Lo spettacolo, con le musiche di Gianluca Misiti e le voci registrate di Alberto Pandolfo e Viola Palazzolo, propone, appunto, “una cerimonia che si annuncia inutile, una cerimonia che li obbliga a un dialogo che solo apparentemente è privo di senso, un dialogo disteso su di una lingua ruvida, deforme, asintattica e svirgolante, un dialogo straripante di silenzi pieni di paura, che man mano si trasforma, e diviene urlo, esigendo un ritmo da tragedia e una musicalità surreale. Fino al fallimento finale. Ché quello pretendono, i due, il fallimento, perché è la loro scelta, il solo modo che hanno per finire qualsiasi cosa pensano d’aver cominciato”. “U masculu e ’A fimmina, i due personaggi de ’A Cirimonia, sono proprio così: due entità atterrite e allo stesso tempo indomite, che provano a costruire il limite più spaventoso di tutti, quello che determina ciò che è vero da ciò che non lo è” dice Palazzolo.

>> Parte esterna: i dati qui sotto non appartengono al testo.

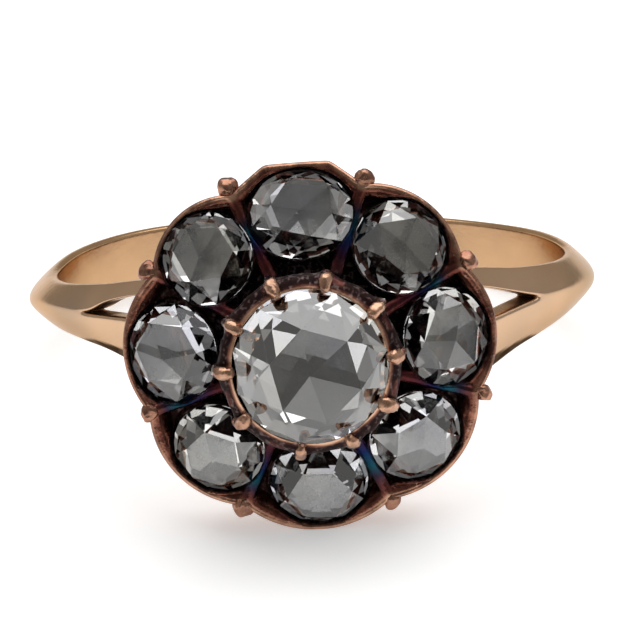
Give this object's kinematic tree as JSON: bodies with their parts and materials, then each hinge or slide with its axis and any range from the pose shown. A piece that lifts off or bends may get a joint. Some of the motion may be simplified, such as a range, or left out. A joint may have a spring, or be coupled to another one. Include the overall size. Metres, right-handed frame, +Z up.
{
  "type": "cluster ring",
  "caption": "Old gold finger ring with a split shank and a lobed closed-back head of rose-cut stones round a raised centre stone, lying on its side.",
  "frame": {"origin": "centre of the footprint of the ring lying on its side, on the surface that it rests on", "axes": "+X to the right seen from the head, +Y from the head to the back of the shank, +Z up"},
  "size_m": [0.0194, 0.0246, 0.0118],
  "materials": {
    "old_gold": "polished rose-coloured gold on the shank, dark with age on the head and worn bright on its rims, grains and claws",
    "rose_cut_stone": "clear, faintly grey, flat polished facets"
  },
  "bodies": {
    "root": {"ring_mount": "old_gold", "centre_stone": "rose_cut_stone", "outer_stone_1": "rose_cut_stone", "outer_stone_2": "rose_cut_stone", "outer_stone_3": "rose_cut_stone", "outer_stone_4": "rose_cut_stone", "outer_stone_5": "rose_cut_stone", "outer_stone_6": "rose_cut_stone", "outer_stone_7": "rose_cut_stone", "outer_stone_8": "rose_cut_stone"}
  },
  "joints": []
}
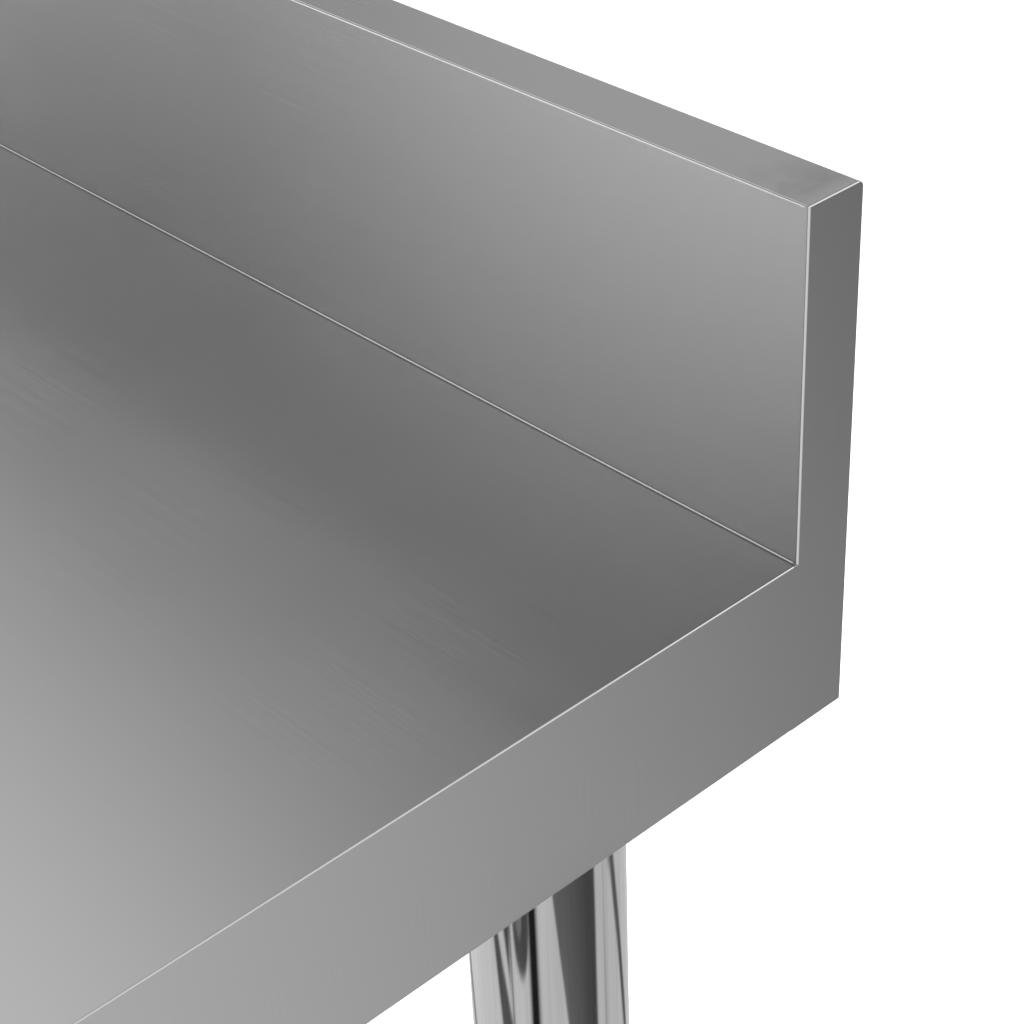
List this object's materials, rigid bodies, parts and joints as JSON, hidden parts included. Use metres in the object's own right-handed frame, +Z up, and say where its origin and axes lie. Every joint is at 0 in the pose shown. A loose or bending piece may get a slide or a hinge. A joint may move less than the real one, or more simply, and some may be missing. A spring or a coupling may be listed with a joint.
{
  "type": "stainless work table",
  "caption": "Rectangular stainless work table with a folded apron, a square upstand along the back, round tubular legs on levelling feet and a height-adjustable undershelf.",
  "frame": {"origin": "on the floor, under the middle of the table", "axes": "+X to the right along the worktop, +Y to the upstand at the back, +Z up"},
  "size_m": [1.22, 0.61, 0.972],
  "materials": {
    "satin_stainless": "fine satin, 0.7 mm polished bends",
    "polished_stainless": "bright drawn tube",
    "galvanised_steel": "galvanised, faint spangle",
    "cast_aluminium": "as cast, tumbled",
    "zinc_plated_steel": "bright zinc plate",
    "black_steel": "black oxide",
    "grey_plastic": "moulded, fine texture",
    "black_nylon": "moulded",
    "glide_nylon": "moulded, scuffed underneath",
    "butyl_pad": "soft, matte"
  },
  "bodies": {
    "table_frame": {"centre_rail": "galvanised_steel", "damping_pads": "butyl_pad", "foot_insert_front_left": "black_nylon", "foot_insert_front_right": "black_nylon", "foot_insert_rear_left": "black_nylon", "foot_insert_rear_right": "black_nylon", "left_cross_channel": "galvanised_steel", "left_end_cap": "satin_stainless", "leg_front_left": "polished_stainless", "leg_front_right": "polished_stainless", "leg_rear_left": "polished_stainless", "leg_rear_right": "polished_stainless", "leg_socket_front_left": "cast_aluminium", "leg_socket_front_right": "cast_aluminium", "leg_socket_rear_left": "cast_aluminium", "leg_socket_rear_right": "cast_aluminium", "rear_panel": "satin_stainless", "right_cross_channel": "galvanised_steel", "right_end_cap": "satin_stainless", "socket_bolts": "zinc_plated_steel", "socket_nuts": "zinc_plated_steel", "socket_set_screws": "black_steel", "worktop_sheet": "satin_stainless"},
    "undershelf": {"shelf_bolts": "zinc_plated_steel", "shelf_bracket_front_left": "cast_aluminium", "shelf_bracket_front_right": "cast_aluminium", "shelf_bracket_rear_left": "cast_aluminium", "shelf_bracket_rear_right": "cast_aluminium", "shelf_nuts": "zinc_plated_steel", "shelf_rail": "galvanised_steel", "shelf_set_screws": "black_steel", "shelf_sheet": "satin_stainless"},
    "glide_fl": {"glide_pad_front_left": "glide_nylon"},
    "foot_fl": {"foot_front_left": "grey_plastic", "foot_stem_front_left": "zinc_plated_steel"},
    "glide_fr": {"glide_pad_front_right": "glide_nylon"},
    "foot_fr": {"foot_front_right": "grey_plastic", "foot_stem_front_right": "zinc_plated_steel"},
    "glide_rr": {"glide_pad_rear_right": "glide_nylon"},
    "foot_rr": {"foot_rear_right": "grey_plastic", "foot_stem_rear_right": "zinc_plated_steel"},
    "glide_rl": {"glide_pad_rear_left": "glide_nylon"},
    "foot_rl": {"foot_rear_left": "grey_plastic", "foot_stem_rear_left": "zinc_plated_steel"}
  },
  "joints": [
    {"name": "shelf_height", "type": "slide", "parent": "table_frame", "child": "undershelf", "axis": [0, 0, 1], "range_m": [-0.12, 0.35]},
    {"name": "foot_fl_travel", "type": "slide", "parent": "table_frame", "child": "glide_fl", "axis": [0, 0, -1], "range_m": [0, 0.025]},
    {"name": "foot_fl_turn", "type": "hinge", "parent": "glide_fl", "child": "foot_fl", "pos_m": [-0.563, -0.258, 0.06], "axis": [0, 0, -1], "range_deg": [0, 6000]},
    {"name": "foot_fr_travel", "type": "slide", "parent": "table_frame", "child": "glide_fr", "axis": [0, 0, -1], "range_m": [0, 0.025]},
    {"name": "foot_fr_turn", "type": "hinge", "parent": "glide_fr", "child": "foot_fr", "pos_m": [0.563, -0.258, 0.06], "axis": [0, 0, -1], "range_deg": [0, 6000]},
    {"name": "foot_rr_travel", "type": "slide", "parent": "table_frame", "child": "glide_rr", "axis": [0, 0, -1], "range_m": [0, 0.025]},
    {"name": "foot_rr_turn", "type": "hinge", "parent": "glide_rr", "child": "foot_rr", "pos_m": [0.563, 0.258, 0.06], "axis": [0, 0, -1], "range_deg": [0, 6000]},
    {"name": "foot_rl_travel", "type": "slide", "parent": "table_frame", "child": "glide_rl", "axis": [0, 0, -1], "range_m": [0, 0.025]},
    {"name": "foot_rl_turn", "type": "hinge", "parent": "glide_rl", "child": "foot_rl", "pos_m": [-0.563, 0.258, 0.06], "axis": [0, 0, -1], "range_deg": [0, 6000]}
  ],
  "couplings": [
    {"joint": "foot_fl_turn", "follows": "foot_fl_travel", "rad_per_m": 4188.8},
    {"joint": "foot_fr_turn", "follows": "foot_fr_travel", "rad_per_m": 4188.8},
    {"joint": "foot_rr_turn", "follows": "foot_rr_travel", "rad_per_m": 4188.8},
    {"joint": "foot_rl_turn", "follows": "foot_rl_travel", "rad_per_m": 4188.8}
  ]
}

E la verità è un obiettivo impossibile, mi pare, nella vita di ciascuno, ma lo stesso loro intendono conquistarlo, annotando presupposti fasulli e certezze che credono acquisite, senza rendersi conto di aver congegnato soltanto avamposti fragilissimi: degli alter ego mediocri e finti tonti, a cui far vivere le simpatiche peripezie col patto che dimentichino la disperazione. O perlomeno la omettano, corrompendo il ricordo. E io davvero credo che la memoria sia solo una banale autodeterminazione, qualcosa di indotto e perciò di profondamente incerto, traballante, e traballano proprio le fondamenta sulle quali intendiamo erigere le nostre verità, quel processo che per il solo fatto di concepire una cronologia, innesca il movimento dell’immaginazione. E allora occorrerebbe fare ciò fa la scienza quando smette di fare la scienza e fa ciò che dovrebbe fare qualsiasi scienza, ovvero propendere per l’esplorazione, rinnegare la prova empirica e dare voce alle deduzioni, scommettere, investire su una qualsiasi possibilità e poi erigerla sul trono della verità, con la consapevolezza che si è compiuta una scelta, una scelta in mezzo a molte, e semmai giudicare il perché di quella scelta, e non la scelta in sé”.